Russia is simultaneously conducting negotiations with 68 WTO members, which is a world record. Before joining the WTO, China, for example, discussed the issue only with 37 countries. Nevertheless, Maxim Medvedkov is constantly optimistic with journalists, trying to reassure them that Russia's attitude toward the accession to the WTO has not changed a bit.
However, many Western experts are currently posing a legitimate question: how will the December 7 parliamentary elections influence Russia's accession to the WTO? "They won't affect the process at all," answers Mr Medvedkov. "These are two separate matters." "Russia's position was formulated back in 1994, and it has not changed at all," he adds. "Russia's accession to the WTO remains a priority of Russian economic policy." The deputy minister states that talks with many countries on trade issues are almost over. However, when Mr Medvedkov starts listing the remaining problematic topics - airplanes, cars, agricultural products - another question immediately arises: on what issues have the sides reached agreement? For instance, the United States is primarily concerned about "everything that has wings" - exports of poultry and airplanes. There has been some progress on the former issue, but the positions of both countries on the export of Boeing planes remain the same: the USA wants to see a 5% import duty, while Russia wants to impose 15%.

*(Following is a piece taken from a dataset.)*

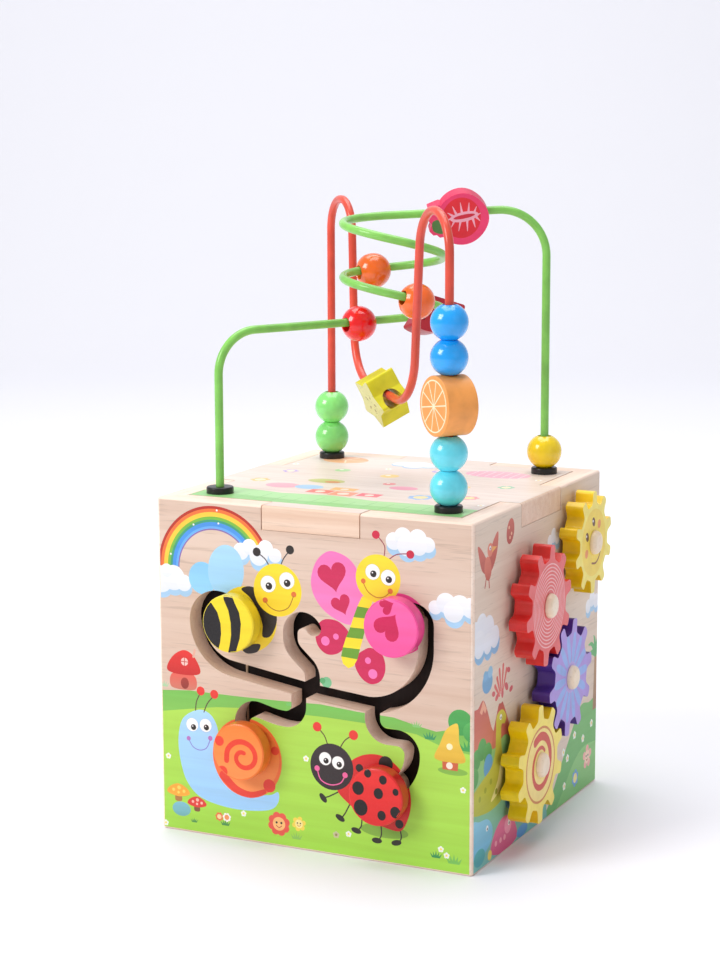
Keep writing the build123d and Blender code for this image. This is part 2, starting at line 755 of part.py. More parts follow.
def bored(blank, centre, direction, bore_r, reach):
    """Blank with a straight bore through its centre."""
    with BuildPart() as piece:
        add(blank)
        with BuildSketch(Plane(origin=centre - direction * reach, z_dir=direction)):
            Circle(bore_r)
        extrude(amount=2 * reach, mode=Mode.SUBTRACT)
    return piece


# Orange slice: a thick disc that stands on edge
slice_at = Vector(POST, -POST, slice_z)
with BuildPart() as slice_blank:
    with BuildSketch(Plane(origin=slice_at, z_dir=SLICE_FACING)):
        Circle(SLICE_R)
    extrude(amount=SLICE_T / 2, both=True)
    fillet(slice_blank.edges().filter_by(GeomType.CIRCLE), radius=SLICE_EDGE)
orange_slice = bored(slice_blank.part, slice_at, upright, BORE_R, SLICE_R + 1)
save(orange_slice, "orange_slice")

# Star fruit: a five-pointed prism that hangs tilted in the dip of the red wire
valley_start = diagonal.from_local_coords(Vector(*VALLEY_LEFT, 0))
valley_run = (diagonal.from_local_coords(Vector(*VALLEY_RIGHT, 0)) - valley_start).normalized()
star_at = valley_start + valley_run * (STAR_ALONG - VALLEY_LEFT[0]) - Vector(0, 0, STAR_HANG)
star_out = STAR_FACING.normalized()
star_right = (valley_run - star_out * valley_run.dot(star_out)).normalized()
with BuildPart() as star_blank:
    with BuildSketch(Plane(origin=star_at, x_dir=star_right, z_dir=star_out)) as star_outline:
        with BuildLine():
            tips = [polar((0, 0), STAR_TIP_R, STAR_TURN + 72 * k) for k in range(5)]
            valleys = [polar((0, 0), STAR_VALLEY_R, STAR_TURN + 36 + 72 * k) for k in range(5)]
            Polyline(*[point for pair in zip(tips, valleys) for point in pair], close=True)
        make_face()
        fillet(star_outline.vertices(), radius=STAR_EDGE)
    extrude(amount=STAR_T / 2, both=True)
star_fruit = bored(star_blank.part, star_at, star_right, STAR_BORE_R, STAR_TIP_R + 1)
save(star_fruit, "star_fruit")

# Strawberry slice on the run out of the spiral: leaves at the left, tip at the right
out_start = spiral_point(SPIRAL_TURNING, SPIRAL_R)
out_direction = (green_corners[-2] - out_start).normalized()
berry_at = out_start + out_direction * BERRY_RUN
berry_side = Plane(origin=berry_at, x_dir=out_direction, z_dir=out_direction.cross(upright))
berry_plane = Plane(berry_side.location * Rotation(BERRY_TILT, 0, 0))
with BuildPart() as berry_blank:
    with BuildSketch(berry_plane):
        with BuildLine():
            Spline(*BERRY_BODY, periodic=True)
        make_face()
        with BuildLine():
            Polyline(*BERRY_LEAVES, close=True)
        make_face()
    extrude(amount=BERRY_T / 2, both=True)
berry_bore = berry_at - Vector(0, 0, BERRY_HANG)
strawberry = bored(berry_blank.part, berry_bore, out_direction, BERRY_BORE_R, SIDE / 8)
save(strawberry, "strawberry")

# Watermelon wedge low on the spiral, skin edge down
wedge_at, wedge_direction = spiral_seat(WEDGE_TURN)
wedge_plane = Plane(origin=wedge_at, x_dir=upright.cross(wedge_direction), z_dir=wedge_direction)
with BuildPart() as wedge_blank:
    with BuildSketch(wedge_plane) as wedge_outline:
        with BuildLine():
            rind = CenterArc(WEDGE_POINT, WEDGE_R, WEDGE_START, WEDGE_SPREAD)
            Polyline(rind @ 1, WEDGE_POINT, rind @ 0)
        make_face()
        fillet(wedge_outline.vertices(), radius=WEDGE_EDGE)
    extrude(amount=WEDGE_T / 2, both=True)
watermelon = bored(wedge_blank.part, wedge_at, wedge_direction, WEDGE_BORE_R, WEDGE_T)
save(watermelon, "watermelon")
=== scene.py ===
import math
import random

import bmesh
import bpy
from mathutils import Matrix, Vector, geometry


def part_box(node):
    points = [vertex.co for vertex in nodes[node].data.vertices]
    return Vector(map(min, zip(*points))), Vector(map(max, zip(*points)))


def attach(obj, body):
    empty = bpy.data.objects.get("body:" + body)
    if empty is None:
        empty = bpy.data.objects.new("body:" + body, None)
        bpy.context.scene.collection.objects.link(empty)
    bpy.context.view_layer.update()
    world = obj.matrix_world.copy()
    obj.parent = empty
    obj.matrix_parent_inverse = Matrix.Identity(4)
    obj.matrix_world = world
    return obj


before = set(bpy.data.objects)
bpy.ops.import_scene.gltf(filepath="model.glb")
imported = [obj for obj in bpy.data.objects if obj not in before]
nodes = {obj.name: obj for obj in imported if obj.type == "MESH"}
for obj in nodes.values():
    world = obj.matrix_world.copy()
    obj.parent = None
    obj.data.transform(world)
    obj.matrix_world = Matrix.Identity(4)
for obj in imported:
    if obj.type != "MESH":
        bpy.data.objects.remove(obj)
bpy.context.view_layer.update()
MM = 0.001
scene = bpy.context.scene

# Colours and node materials


def rgb(code):
    """Screen colour, 0xRRGGBB, as the linear colour that nodes use."""
    values = [(code >> shift & 255) / 255 for shift in (16, 8, 0)]
    return tuple(c / 12.92 if c < 0.04045 else ((c + 0.055) / 1.055) ** 2.4 for c in values)


class Nodes:
    """A material under construction."""

    def __init__(self, name, rough=0.4, coat=0.0, coat_rough=0.2, metal=0.0, ior=1.45):
        self.mat = bpy.data.materials.new(name)
        self.mat.use_nodes = True
        self.tree = self.mat.node_tree
        self.shader = self.tree.nodes["Principled BSDF"]
        given = {"Roughness": rough, "Coat Weight": coat, "Coat Roughness": coat_rough, "Metallic": metal,
            "IOR": ior}
        for socket, value in given.items():
            self.shader.inputs[socket].default_value = value
        self.place = self.add("ShaderNodeTexCoord").outputs["Object"]

    def add(self, kind, settings=None, **inputs):
        node = self.tree.nodes.new(kind)
        for key, value in (settings or {}).items():
            setattr(node, key, value)
        for key, value in inputs.items():
            key = key.replace("_", " ")
            self.feed(node.inputs[key] if not key.isdigit() else node.inputs[int(key)], value)
        return node

    def feed(self, socket, value):
        if isinstance(value, bpy.types.NodeSocket):
            self.tree.links.new(value, socket)
        elif isinstance(value, (tuple, list)) and len(value) == 3 and len(socket.default_value) == 4:
            socket.default_value = (*value, 1.0)
        else:
            socket.default_value = value

    def stretched(self, scale):
        """The place on the piece, times a scale for each axis or one scale for all."""
        node = self.add("ShaderNodeMapping", Vector=self.place)
        node.inputs["Scale"].default_value = scale if isinstance(scale, tuple) else (scale,) * 3
        return node.outputs["Vector"]

    def noise(self, scale, detail=3.0, rough=0.55, distortion=0.0):
        node = self.add("ShaderNodeTexNoise", Vector=self.stretched(scale), Scale=1.0, Detail=detail,
                        Roughness=rough, Distortion=distortion)
        return node.outputs["Fac"]

    def ramp(self, fac, *stops):
        node = self.add("ShaderNodeValToRGB", Fac=fac)
        points = node.color_ramp.elements
        while len(points) < len(stops):
            points.new(0.5)
        for point, (position, colour) in zip(points, stops):
            point.position = position
            point.color = (*colour, 1.0) if len(colour) == 3 else colour
        return node.outputs["Color"]

    def mix(self, fac, a, b, blend="MIX"):
        node = self.add("ShaderNodeMix", {"data_type": "RGBA", "blend_type": blend})
        self.feed(node.inputs[0], fac)
        self.feed(node.inputs[6], a)
        self.feed(node.inputs[7], b)
        return node.outputs[2]

    def math(self, operation, a, b=0.0):
        node = self.add("ShaderNodeMath", {"operation": operation})
        self.feed(node.inputs[0], a)
        self.feed(node.inputs[1], b)
        return node.outputs[0]

    def span(self, fac, low, high):
        """Maps 0..1 to a range."""
        return self.math("ADD", self.math("MULTIPLY", fac, high - low), low)

    def bump(self, height, strength, distance):
        node = self.add("ShaderNodeBump", Height=height, Strength=strength, Distance=distance)
        self.feed(self.shader.inputs["Normal"], node.outputs["Normal"])

    def colour(self, value):
        self.feed(self.shader.inputs["Base Color"], value)

    def roughness(self, value):
        self.feed(self.shader.inputs["Roughness"], value)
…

Nevertheless, Mr Medvedkov believes that the problems are not unsurpassable and the sides have the potential to reach a reasonable compromise and bring their positions closer together. And this is what matters in the end. Russia is willing to lower the average level of tariff protection from the present 11% to 7.5-8% in the 5-7 years of the transitional period. Apparently, the agreement is supposed to be reached sometime in 2004 after incessant bargaining.
Negotiations on services are going even slower. Our partners in Europe and the United States are insisting on the drastic liberalisation of the Russian markets of banking, insurance and telecommunication services. Their demands are understandable. For example, Rostelecom -- the long-distance communications monopoly -- posts annual growth of 40%. Foreign providers are certainly interested in partaking in the profits of this extremely promising market. Russia is ready for liberalisation in this sphere, but only after a 5-7 year transitional period, and not to the full extent. Mr Medvedkov and his colleagues believe that Russian insurance and banking companies must have a protected share on the domestic market because they created these markets from scratch, and it would be unfair to let foreign companies enter these markets before the Russian companies have been given a chance to become stronger. And it might take them quite a while to do so. Here is a single detail: the aggregate capitalisation of all Russian banks equals the capital of a large European bank.
We all know the reasons for this September's failure of the talks on tariff reductions within the framework of the WTO in Cancun: developing and developed countries had too many disagreements in the agricultural sphere. The same applies to Russia. Agriculture is a very sensitive sector of the economy. Russia's partners -- proponents of trade liberalisation -- are demanding that the country fight against state subsidies. "However, while there are countries that keep subsidising their agriculture and, therefore, destroy our market," says Maxim Medvedkov, "we cannot afford to eliminate support for our agricultural sector and will not do so under any circumstances. We are willing to move towards liberalisation as fast as other countries." In addition, the "energy package" remains a major problem. In this sphere, our major opponent is the European Union. The measures the EU is insisting on, i.e. a rise in domestic gas prices to meet European levels, are unacceptable for Russia, and Moscow does not intend to change its position. The difference between domestic and export prices is a normal phenomenon of the world trade, Mr Medvedkov stresses.
Vladimir Putin clearly formulated the Russian position during the meeting in Rome. Russia is willing to assume all the standard responsibilities of a WTO member on the condition that it will be able to enjoy all the rights of an ordinary member.
The majority of EU demands in the sphere of gas exports goes beyond this formula. "We are having discussions about the trade regulations on gas products in WTO countries and how these countries fulfil their obligations to the organisation. We believe that we will find the solution sooner or later," says Maxim Medvedkov.
Although the deputy minister underlines that Russia respects the economic interests of its partners, there is a limit that Russia will never go beyond. "After all," he says, "for Russia, joining the WTO is an instrument of economic growth rather than an instrument of unilaterally opening up national markets, which could harm the development of the country."